I’ll appreciate any advice or Makefile example of how to make this run.

thank you


It’s recommended to use TensorRT rather than darknet on the Jetson Nano.
Here is a sample for your reference:


My first post, my first impression…

Just got the nano jetson, since long been using RPi’s, Odroids, and normal laptops etc etc like the rest of you I assume

I’m using Python for my video analyzing, I have no plans to change that. Managed to install OpenCV 4.1.1 with cuda support, took a long while but it works now

Running my script using yolov3, in an Odroid N2 takes around 10 sec to analyze a frame, in the nano jetson, I was hoping for a positive surprise, it takes approx 4 sec. In an old retired laptop running debian, the same frame takes just below a second (In RPi, just forget)

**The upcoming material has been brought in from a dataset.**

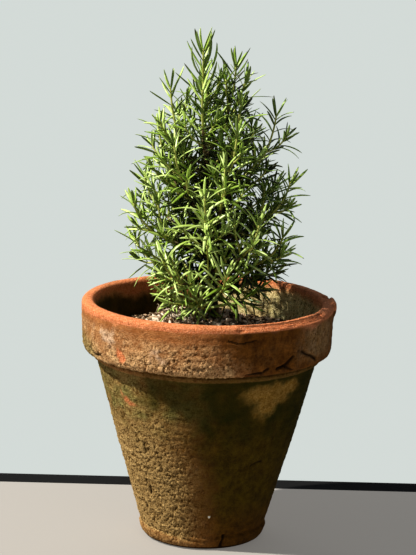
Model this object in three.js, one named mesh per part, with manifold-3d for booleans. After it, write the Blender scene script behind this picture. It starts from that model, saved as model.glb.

I’m also wondering if I’m doing something wrong. I’m not interested in running yolo tiny variants, the detection is much better with the heavy version

I’m listening, recommendation is TensorRT. But is the detection as good as in yolov3?

Otherwise, the nano jetson will be get a very early retirement

IMHO you need to renounce to use YOLOV3 on Jetson nano, is impossible to use.
You need to choose yolov3-tiny that with darknet could reach 17-18 fps at 416x416.

YoloV3 is wonderful but requires to many resources and in my opinion is required a good server with enough GPU (local or cloud).
Cosidering Jetson Nano consumption, it does a good job anyway.


Please check this comment:

We can reach 20fps for YOLOv3 on Jetson Nano.


Do you try to test by video file ? I find the usb webcam will very slowly by darknet.